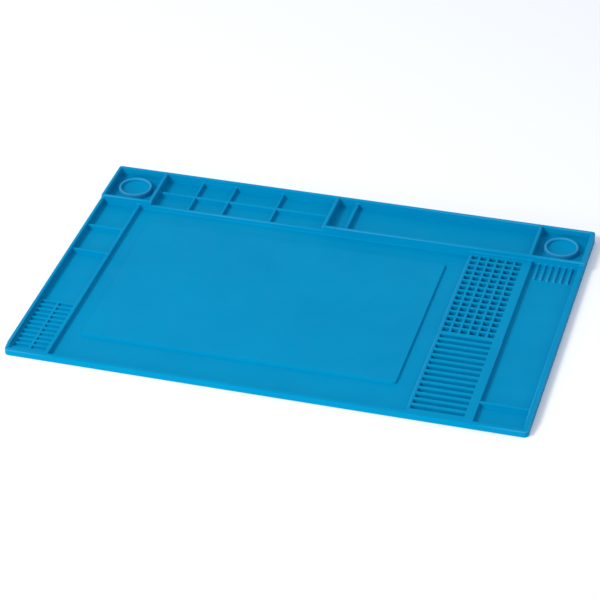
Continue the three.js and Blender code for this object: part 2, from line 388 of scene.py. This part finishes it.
def on_cut(edge, x_range, y_range):
    """True for an edge in one of the tile's cut planes, which isn't an edge of the real mat."""
    planes = [(0, x) for x in x_range if MAT_LOW.x + TINY < x < MAT_HIGH.x - TINY]
    planes += [(1, y) for y in y_range if MAT_LOW.y + TINY < y < MAT_HIGH.y - TINY]
    return any(all(abs(v.co[axis] - place) < ON_PLANE for v in edge.verts) for axis, place in planes)


def by_an_opening(spot):
    x_range = (spot.x - OPENING_MARGIN, spot.x + OPENING_MARGIN)
    y_range = (spot.y - OPENING_MARGIN, spot.y + OPENING_MARGIN)
    return any(overlaps(opening, x_range, y_range) for opening in OPENINGS)


def edge_box(edge):
    """An edge's box, grown by the distance at which another rounding could meet its own."""
    ends = [v.co for v in edge.verts]
    low = [min(end[axis] for end in ends) - ROOM_LIMIT for axis in range(3)]
    high = [max(end[axis] for end in ends) + ROOM_LIMIT for axis in range(3)]
    return low, high


def boxes_meet(first, second):
    return all(first[0][axis] < second[1][axis] and second[0][axis] < first[1][axis] for axis in range(3))


def room_beside(edge, boxes):
    """The least distance from an edge to another bent edge that runs beside it."""
    start, end = (v.co for v in edge.verts)
    along = (end - start).normalized()
    length = (end - start).length
    room = 2 * ROOM_LIMIT
    for other, box in boxes.items():
        if other == edge or not boxes_meet(boxes[edge], box):
            continue
        line = other.verts[1].co - other.verts[0].co
        if abs(line.normalized().dot(along)) < PARALLEL:
            continue
        places = sorted((v.co - start).dot(along) for v in other.verts)
        beside = min(places[1], length) - max(places[0], 0.0) > LEAST_SHARED
        offset = other.verts[0].co - start
        distance = (offset - along * offset.dot(along)).length
        if beside and distance > NEAR:
            room = min(room, distance)
    return room


def rounding(edge, boxes):
    """The radius that an edge gets."""
    spot = (edge.verts[0].co + edge.verts[1].co) / 2
    if spot.z < SAME:
        return UNDER_ROUND
    radius = RACK_ROUND if by_an_opening(spot) else WALL_ROUND
    return min(radius, ROUND_SHARE * room_beside(edge, boxes))


def round_edges(piece, x_range, y_range):
    """Rounds every real edge of the moulding, and leaves the cut planes flat."""
    mesh = bmesh.new()
    mesh.from_mesh(piece.data)
    bmesh.ops.dissolve_limit(mesh, angle_limit=FLAT_ANGLE, verts=mesh.verts, edges=mesh.edges)
    weights = mesh.edges.layers.float.new("bevel_weight_edge")
    bent = [edge for edge in mesh.edges if edge.is_manifold and abs(edge.calc_face_angle(0.0)) > EDGE_ANGLE]
    boxes = {edge: edge_box(edge) for edge in bent if not on_cut(edge, x_range, y_range)}
    for edge in boxes:
        edge[weights] = rounding(edge, boxes) / WALL_ROUND
    mesh.to_mesh(piece.data)
    mesh.free()
    piece.data.materials.clear()
    piece.data.materials.append(None)
    piece.data.materials.append(None)
    bevel = piece.modifiers.new("round", "BEVEL")
    bevel.limit_method = "WEIGHT"
    bevel.width = WALL_ROUND
    bevel.segments = ROUND_STEPS
    bevel.use_clamp_overlap = False
    bevel.loop_slide = True
    bevel.material = ROUNDED
    bake_modifiers(piece)
    mark_bends(piece, lambda face: face.material_index == ROUNDED)


def mark_bends(piece, is_round):
    """Gives each vertex inside a rounding 1 on an outer edge and -1 in an inner corner, for the material's
    painted highlight and painted shade.
    """
    mesh = bmesh.new()
    mesh.from_mesh(piece.data)
    bend = mesh.verts.layers.float.new(BEND)
    for vertex in mesh.verts:
        if all(is_round(face) for face in vertex.link_faces):
            angles = [edge.calc_face_angle_signed(0.0) for edge in vertex.link_edges if edge.is_manifold]
            vertex[bend] = max(-1.0, min(1.0, sum(angles) / FULL_BEND))
    for face in mesh.faces:
        face.material_index = 0
    mesh.to_mesh(piece.data)
    mesh.free()


def smooth(piece):
    """Smooth shading that keeps flats flat and leaves the edges sharp that weren't rounded."""
    mesh = bmesh.new()
    mesh.from_mesh(piece.data)
    for face in mesh.faces:
        face.smooth = True
    for edge in mesh.edges:
        edge.smooth = not (edge.is_manifold and abs(edge.calc_face_angle(0.0)) > SHARP_ANGLE)
    mesh.to_mesh(piece.data)
    mesh.free()
    weighted = piece.modifiers.new("normals", "WEIGHTED_NORMAL")
    weighted.keep_sharp = True
    weighted.weight = NORMAL_WEIGHT


def finish_piece(piece, material, *nodes):
    piece.data.materials.clear()
    piece.data.materials.append(material)
    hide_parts(*nodes)
    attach(piece, "root")
    return piece


def add_tile(name, x_range, y_range, material):
    """A tile of the moulding, which stands for its part of every CAD node that it covers."""
    mesh = terrace_mesh(Terrace(x_range, y_range))
    slope_side_rims(mesh)
    piece = to_object(name, mesh)
    at_side = x_range[0] < MAT_LOW.x + TINY or x_range[1] > MAT_HIGH.x - TINY
    at_end = y_range[0] < MAT_LOW.y + TINY or y_range[1] > MAT_HIGH.y - TINY
    if at_side and at_end:
        trim_corners(piece)
    round_edges(piece, x_range, y_range)
    smooth(piece)
    covered = [node for node in BLOCKS if overlaps(block(node)[:4], x_range, y_range)]
    return finish_piece(piece, material, "base_sheet", *covered)


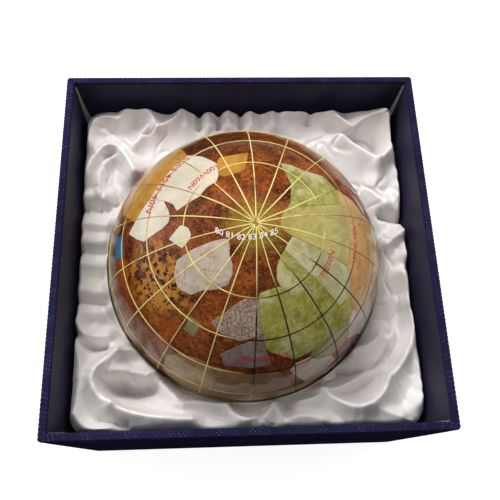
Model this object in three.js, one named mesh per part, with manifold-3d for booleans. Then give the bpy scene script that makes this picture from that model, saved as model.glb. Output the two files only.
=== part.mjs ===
import * as THREE from 'three';
import Module from 'manifold-3d';
import { mergeVertices } from 'three/addons/utils/BufferGeometryUtils.js';

const wasm = await Module();
wasm.setup();

// ---------- overall sizes, millimetres ----------
const trayWidth = 101.6;        // outside, left to right
const trayDepth = 101.6;        // outside, front to back
const trayHeight = 70;          // table to the top of the rim
const globeDiameter = 80.8;     // over the brass wires
const globeTilt = 4.5;          // degrees the pole leans off vertical as the globe lies in its nest
const globeTiltTowards = 304;   // degrees, compass of that lean, from +X towards +Y

// ---------- tray ----------
const boardThickness = 1.5;     // greyboard of the walls and floor
const outerPaper = 0.35;        // embossed wrap on the outside and rim
const innerPaper = 0.25;        // turn-in paper on the inside of the walls
const bottomSheet = 0.4;        // panel under the tray, proud of the wrap edge
const bottomSheetInset = 0.6;
const turnInDepth = 52;         // how far the inner turn-ins reach down from the rim
const turnInTaper = 2.6;        // how much each turn-in narrows at either end over that depth
const turnInTopGap = 0.35;

// ---------- globe ----------
const wireHeight = 0.35;        // radial height of the brass wires
const wireWidth = 0.5;
const wireStandOff = 0.03;      // wires rest just above the polished stone
const stoneThickness = 2.3;
const coreGap = 0.1;            // bedding gap under stones and ocean
const seamGap = 0.3;            // between neighbouring stones and the ocean
const poleHubRadius = 1.7;
const meridianStep = 20;        // degrees
const parallelStep = 16;
const facetsRound = 36;         // flats round the equator, two to a meridian step
const primeMeridian = 250;      // degrees from +X to longitude zero

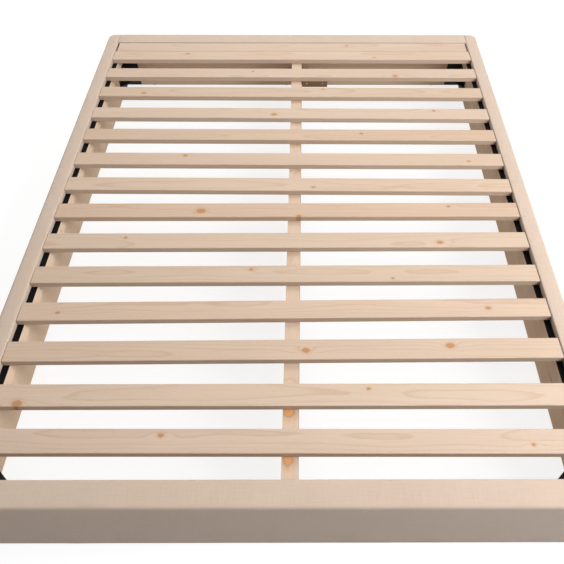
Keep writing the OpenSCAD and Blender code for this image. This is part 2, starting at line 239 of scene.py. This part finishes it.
def wood(name, seed, axis="X", light=lin(194, 172, 153), dark=lin(172, 144, 116), ring=0.0056,
         pith=(0.01, -0.035), contrast=0.40, knots=(), knot_col=lin(166, 116, 70), rough=0.62,
         tint=(1.0, 1.0, 1.0), centre=(0.0, 0.0), wear=0.3):
    """Flat-sawn softwood. The growth rings are cylinders round a wandering pith that runs along
    axis; knots are (along, across, radius) in the row frame and push the rings aside."""
    m, t, bsdf = material(name)
    off = random.Random(seed).uniform(-40, 40)
    x, y, c = t.split(t.place())
    a, b = (x, y) if axis == "X" else (y, x)

    def grain(along, across):
        return t.vector(t.times(a, along), t.times(b, across), t.times(c, across))

    # the rings, by distance from the pith
    slow = t.vector(t.times(a, 1.3), 0.0, 0.0)
    bb = t.plus(t.less(b, centre[0] + pith[0]), t.sway(t.noise(slow, 1.0, 2.0, 0.5, w=off), 0.05))
    cc = t.plus(t.less(c, centre[1] + pith[1]), t.sway(t.noise(slow, 1.0, 2.0, 0.5, w=off + 7.3), 0.045))
    rad = t.math("SQRT", t.plus(t.times(bb, bb), t.times(cc, cc)))
    fine = grain(5.0, 40.0)
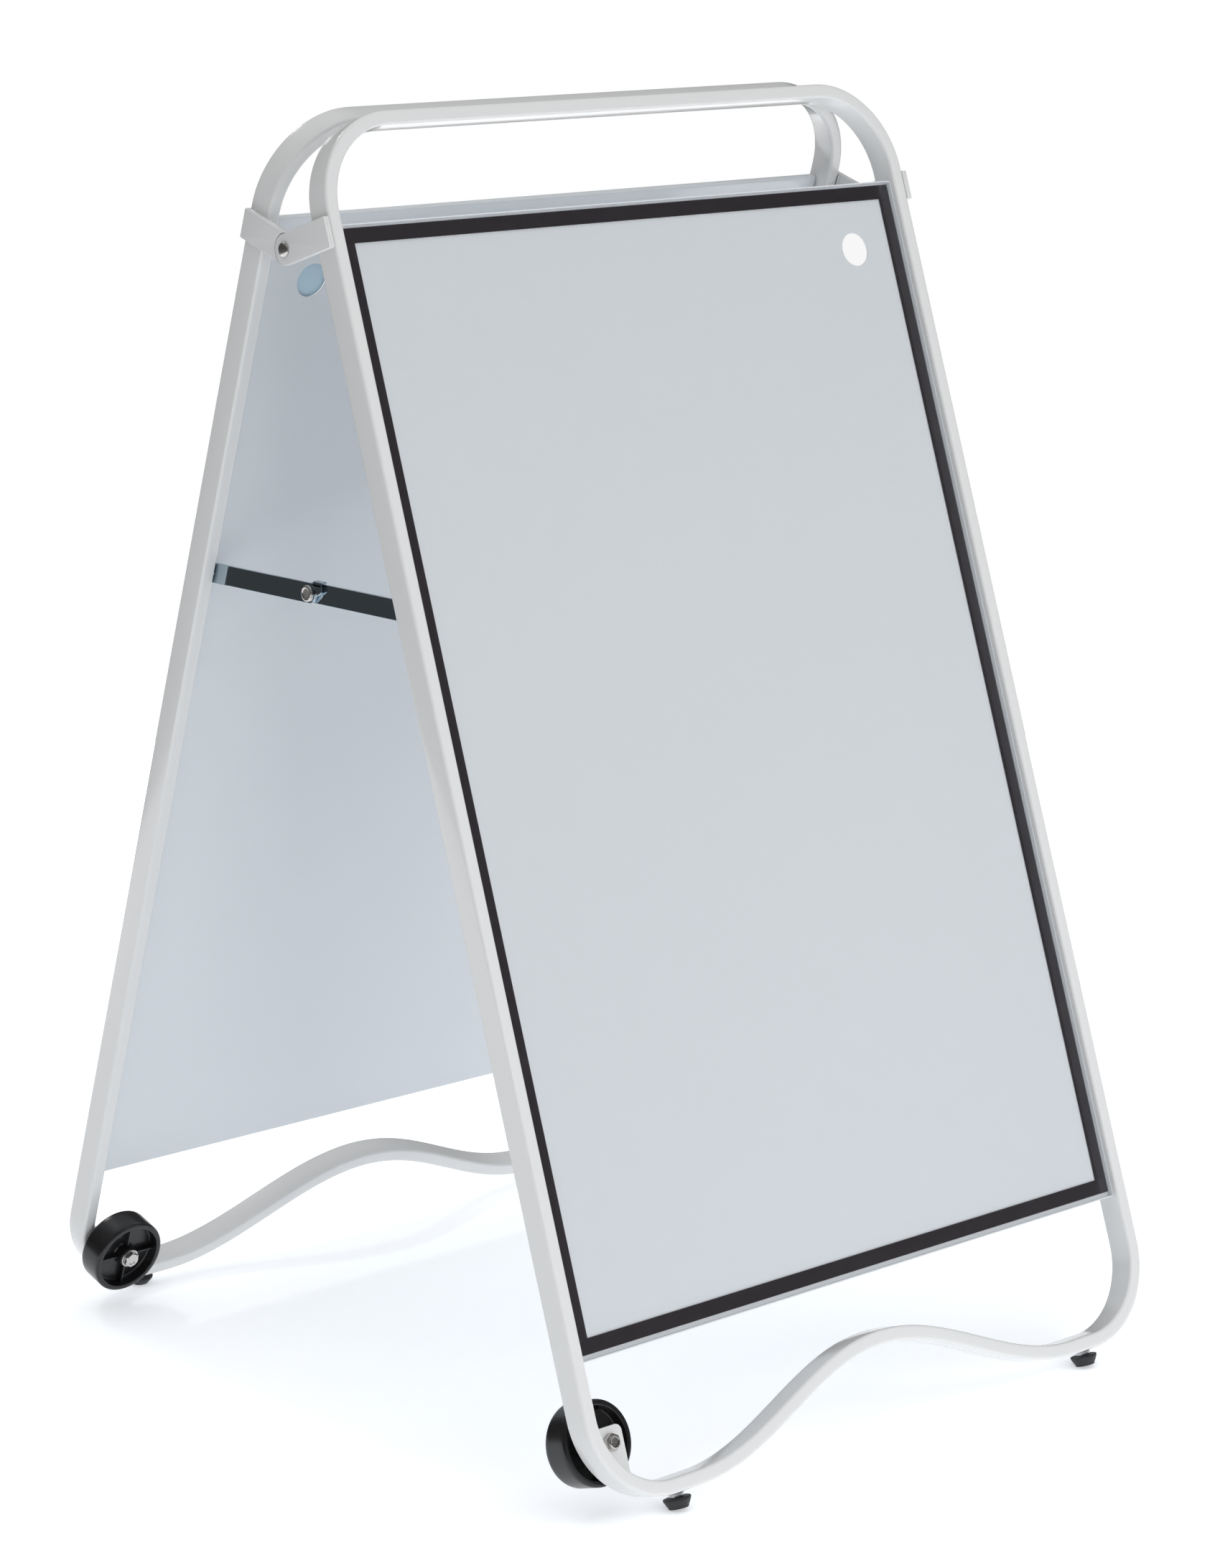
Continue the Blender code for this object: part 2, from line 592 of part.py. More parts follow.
==========
What to work on:
Filter the entries and copy out every line with the word "finishes".

Problem solution:
Continue the three.js and Blender code for this object: part 2, from line 388 of scene.py. This part finishes it.
Keep writing the OpenSCAD and Blender code for this image. This is part 2, starting at line 239 of scene.py. This part finishes it.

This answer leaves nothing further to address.